**Records for the exercise:**
· · · · ·
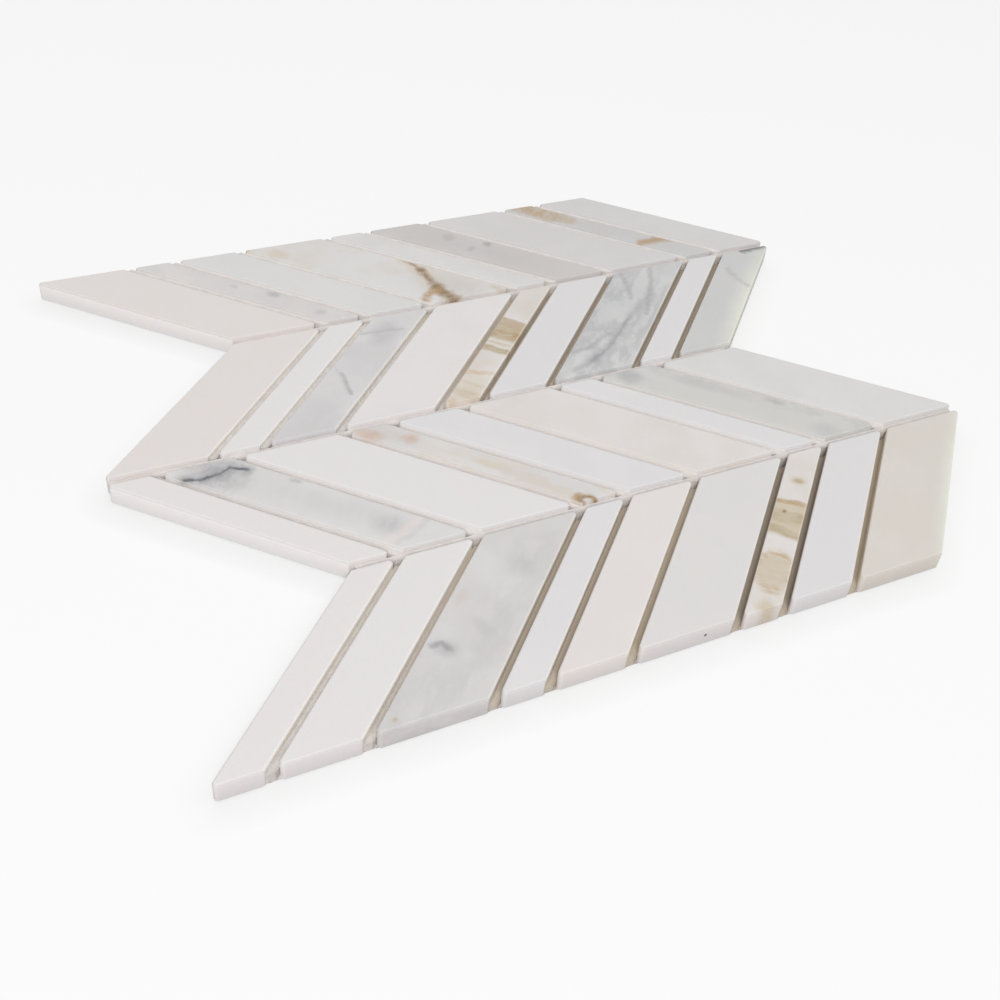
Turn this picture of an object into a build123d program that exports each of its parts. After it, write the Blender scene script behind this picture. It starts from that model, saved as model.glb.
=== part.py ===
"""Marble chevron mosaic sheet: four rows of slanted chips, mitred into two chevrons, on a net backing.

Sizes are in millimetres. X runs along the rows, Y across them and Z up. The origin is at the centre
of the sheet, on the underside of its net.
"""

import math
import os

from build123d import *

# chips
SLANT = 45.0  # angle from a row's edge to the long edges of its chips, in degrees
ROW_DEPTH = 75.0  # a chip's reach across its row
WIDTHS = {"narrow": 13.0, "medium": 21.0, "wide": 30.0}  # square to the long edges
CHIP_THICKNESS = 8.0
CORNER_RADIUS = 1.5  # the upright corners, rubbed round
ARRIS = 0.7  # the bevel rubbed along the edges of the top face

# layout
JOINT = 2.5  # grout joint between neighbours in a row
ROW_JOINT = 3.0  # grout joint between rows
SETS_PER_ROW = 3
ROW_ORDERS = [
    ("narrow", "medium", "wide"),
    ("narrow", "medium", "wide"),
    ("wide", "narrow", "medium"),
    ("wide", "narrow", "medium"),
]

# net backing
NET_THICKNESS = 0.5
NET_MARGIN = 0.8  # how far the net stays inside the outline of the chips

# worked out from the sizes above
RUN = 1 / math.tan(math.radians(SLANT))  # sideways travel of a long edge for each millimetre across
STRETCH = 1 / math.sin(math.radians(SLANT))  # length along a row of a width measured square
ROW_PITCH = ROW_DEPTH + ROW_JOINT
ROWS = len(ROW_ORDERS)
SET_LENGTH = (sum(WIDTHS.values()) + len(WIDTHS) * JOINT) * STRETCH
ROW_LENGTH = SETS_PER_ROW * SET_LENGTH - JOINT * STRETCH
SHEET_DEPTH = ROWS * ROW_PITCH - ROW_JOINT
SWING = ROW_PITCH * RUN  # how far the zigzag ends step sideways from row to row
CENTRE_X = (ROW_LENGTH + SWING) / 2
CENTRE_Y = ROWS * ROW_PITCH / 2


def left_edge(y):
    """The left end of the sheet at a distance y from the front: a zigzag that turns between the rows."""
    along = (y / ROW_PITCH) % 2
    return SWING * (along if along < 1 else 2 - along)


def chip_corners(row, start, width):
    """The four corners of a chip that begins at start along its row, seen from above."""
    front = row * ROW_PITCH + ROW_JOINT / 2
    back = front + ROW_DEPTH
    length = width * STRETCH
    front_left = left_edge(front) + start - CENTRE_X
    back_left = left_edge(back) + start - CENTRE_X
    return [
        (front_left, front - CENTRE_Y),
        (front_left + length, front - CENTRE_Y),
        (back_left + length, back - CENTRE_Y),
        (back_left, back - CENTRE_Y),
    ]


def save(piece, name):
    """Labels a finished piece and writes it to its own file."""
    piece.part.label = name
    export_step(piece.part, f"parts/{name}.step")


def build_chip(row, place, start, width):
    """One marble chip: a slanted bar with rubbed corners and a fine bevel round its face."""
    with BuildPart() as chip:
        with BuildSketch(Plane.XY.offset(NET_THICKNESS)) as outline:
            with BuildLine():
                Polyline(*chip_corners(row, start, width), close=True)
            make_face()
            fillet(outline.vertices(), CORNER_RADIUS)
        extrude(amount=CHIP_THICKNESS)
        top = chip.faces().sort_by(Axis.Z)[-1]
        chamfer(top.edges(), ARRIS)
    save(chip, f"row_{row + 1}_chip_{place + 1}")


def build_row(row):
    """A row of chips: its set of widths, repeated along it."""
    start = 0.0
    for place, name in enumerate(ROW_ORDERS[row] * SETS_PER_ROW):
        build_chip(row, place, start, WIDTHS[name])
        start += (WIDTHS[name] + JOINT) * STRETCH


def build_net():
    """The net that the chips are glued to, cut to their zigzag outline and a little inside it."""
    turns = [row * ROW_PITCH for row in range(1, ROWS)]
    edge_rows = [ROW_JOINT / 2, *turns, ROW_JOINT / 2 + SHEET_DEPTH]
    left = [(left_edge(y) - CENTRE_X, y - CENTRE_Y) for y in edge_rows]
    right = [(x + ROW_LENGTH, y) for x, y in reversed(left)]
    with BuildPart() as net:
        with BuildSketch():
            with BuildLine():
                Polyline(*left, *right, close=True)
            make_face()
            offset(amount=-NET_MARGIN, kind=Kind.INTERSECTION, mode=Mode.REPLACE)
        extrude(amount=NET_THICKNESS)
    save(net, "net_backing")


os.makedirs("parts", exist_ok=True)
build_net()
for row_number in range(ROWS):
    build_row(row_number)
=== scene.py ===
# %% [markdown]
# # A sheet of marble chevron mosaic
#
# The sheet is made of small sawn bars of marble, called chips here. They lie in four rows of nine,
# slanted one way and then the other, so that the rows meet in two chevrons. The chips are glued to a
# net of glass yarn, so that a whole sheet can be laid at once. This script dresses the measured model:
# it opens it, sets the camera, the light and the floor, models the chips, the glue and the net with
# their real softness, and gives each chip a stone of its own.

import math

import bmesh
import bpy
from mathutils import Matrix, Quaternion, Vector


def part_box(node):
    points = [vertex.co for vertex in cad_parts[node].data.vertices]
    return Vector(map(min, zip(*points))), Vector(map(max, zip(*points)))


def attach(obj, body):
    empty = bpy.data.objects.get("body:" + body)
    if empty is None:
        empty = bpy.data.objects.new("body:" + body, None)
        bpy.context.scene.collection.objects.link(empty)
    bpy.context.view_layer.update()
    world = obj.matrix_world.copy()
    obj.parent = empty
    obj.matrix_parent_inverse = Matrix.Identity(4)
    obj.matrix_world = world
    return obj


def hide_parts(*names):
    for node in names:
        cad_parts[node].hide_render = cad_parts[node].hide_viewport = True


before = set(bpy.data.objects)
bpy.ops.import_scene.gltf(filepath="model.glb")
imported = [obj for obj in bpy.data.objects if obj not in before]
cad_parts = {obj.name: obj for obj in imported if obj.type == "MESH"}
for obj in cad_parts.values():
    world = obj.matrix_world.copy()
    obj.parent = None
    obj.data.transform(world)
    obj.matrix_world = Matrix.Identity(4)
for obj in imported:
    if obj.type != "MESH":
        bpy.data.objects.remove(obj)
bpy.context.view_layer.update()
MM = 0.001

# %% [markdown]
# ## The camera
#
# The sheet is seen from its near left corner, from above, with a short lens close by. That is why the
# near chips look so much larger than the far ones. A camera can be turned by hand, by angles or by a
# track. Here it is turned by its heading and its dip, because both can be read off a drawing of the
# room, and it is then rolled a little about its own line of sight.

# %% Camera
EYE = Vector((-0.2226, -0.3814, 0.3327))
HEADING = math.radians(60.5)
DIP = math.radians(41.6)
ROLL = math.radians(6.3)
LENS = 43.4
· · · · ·
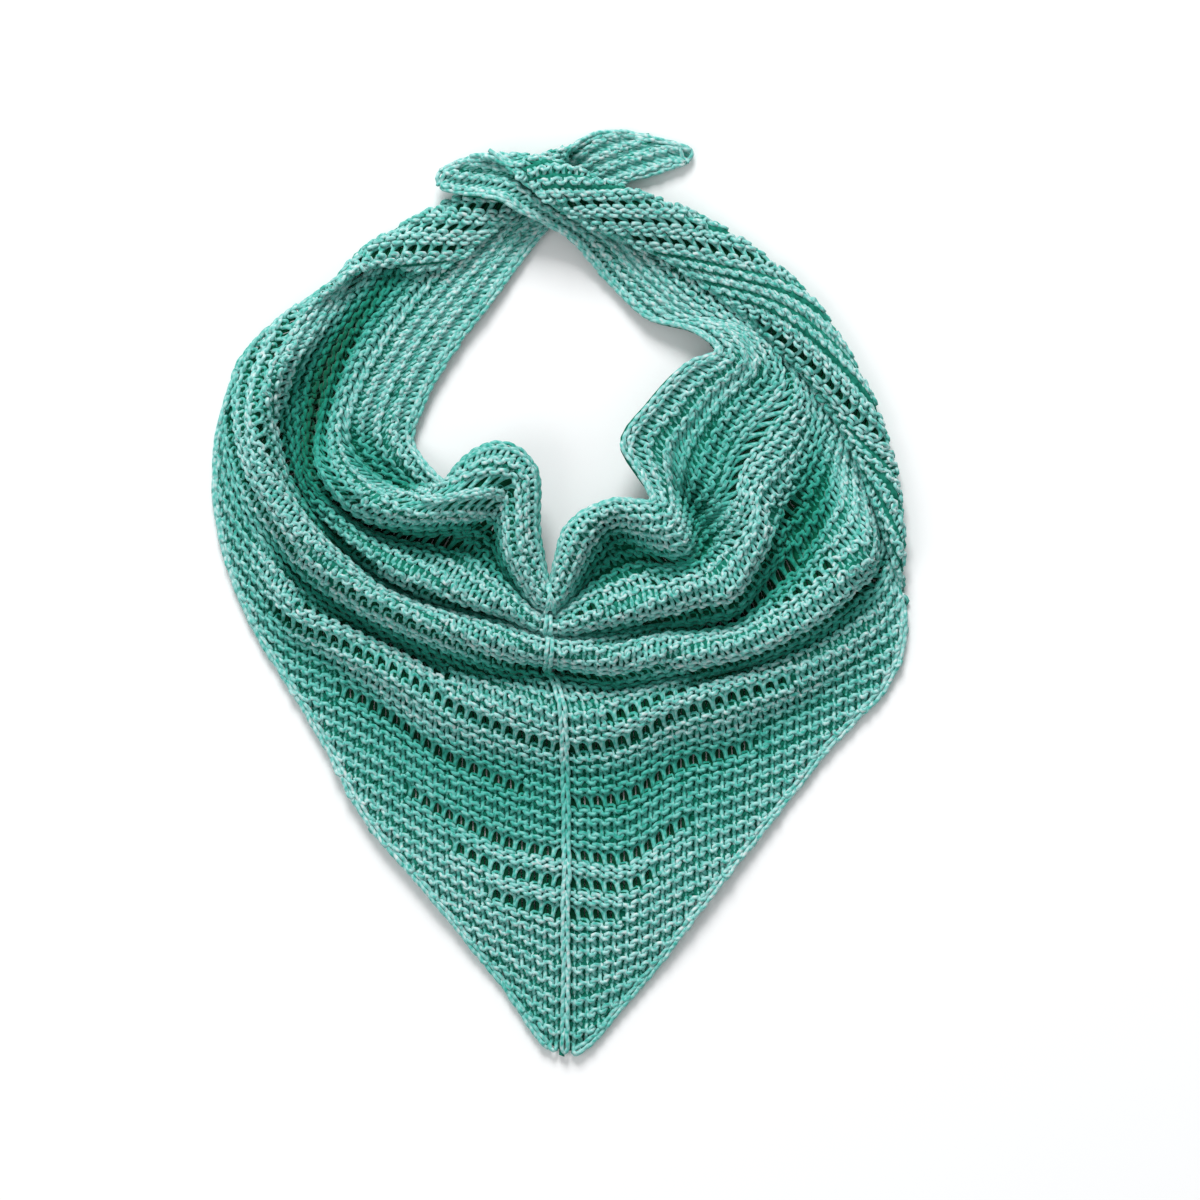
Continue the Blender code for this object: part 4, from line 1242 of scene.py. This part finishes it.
· · · · ·
**Problem statement:**
Reproduce exactly the lines from the line with "edge_rows = [ROW_JOINT" through the line with "if empty is", both end lines included, and only those lines.

**Solution to this task:**
    edge_rows = [ROW_JOINT / 2, *turns, ROW_JOINT / 2 + SHEET_DEPTH]
    left = [(left_edge(y) - CENTRE_X, y - CENTRE_Y) for y in edge_rows]
    right = [(x + ROW_LENGTH, y) for x, y in reversed(left)]
    with BuildPart() as net:
        with BuildSketch():
            with BuildLine():
                Polyline(*left, *right, close=True)
            make_face()
            offset(amount=-NET_MARGIN, kind=Kind.INTERSECTION, mode=Mode.REPLACE)
        extrude(amount=NET_THICKNESS)
    save(net, "net_backing")


os.makedirs("parts", exist_ok=True)
build_net()
for row_number in range(ROWS):
    build_row(row_number)
=== scene.py ===
# %% [markdown]
# # A sheet of marble chevron mosaic
#
# The sheet is made of small sawn bars of marble, called chips here. They lie in four rows of nine,
# slanted one way and then the other, so that the rows meet in two chevrons. The chips are glued to a
# net of glass yarn, so that a whole sheet can be laid at once. This script dresses the measured model:
# it opens it, sets the camera, the light and the floor, models the chips, the glue and the net with
# their real softness, and gives each chip a stone of its own.

import math

import bmesh
import bpy
from mathutils import Matrix, Quaternion, Vector


def part_box(node):
    points = [vertex.co for vertex in cad_parts[node].data.vertices]
    return Vector(map(min, zip(*points))), Vector(map(max, zip(*points)))


def attach(obj, body):
    empty = bpy.data.objects.get("body:" + body)
    if empty is None:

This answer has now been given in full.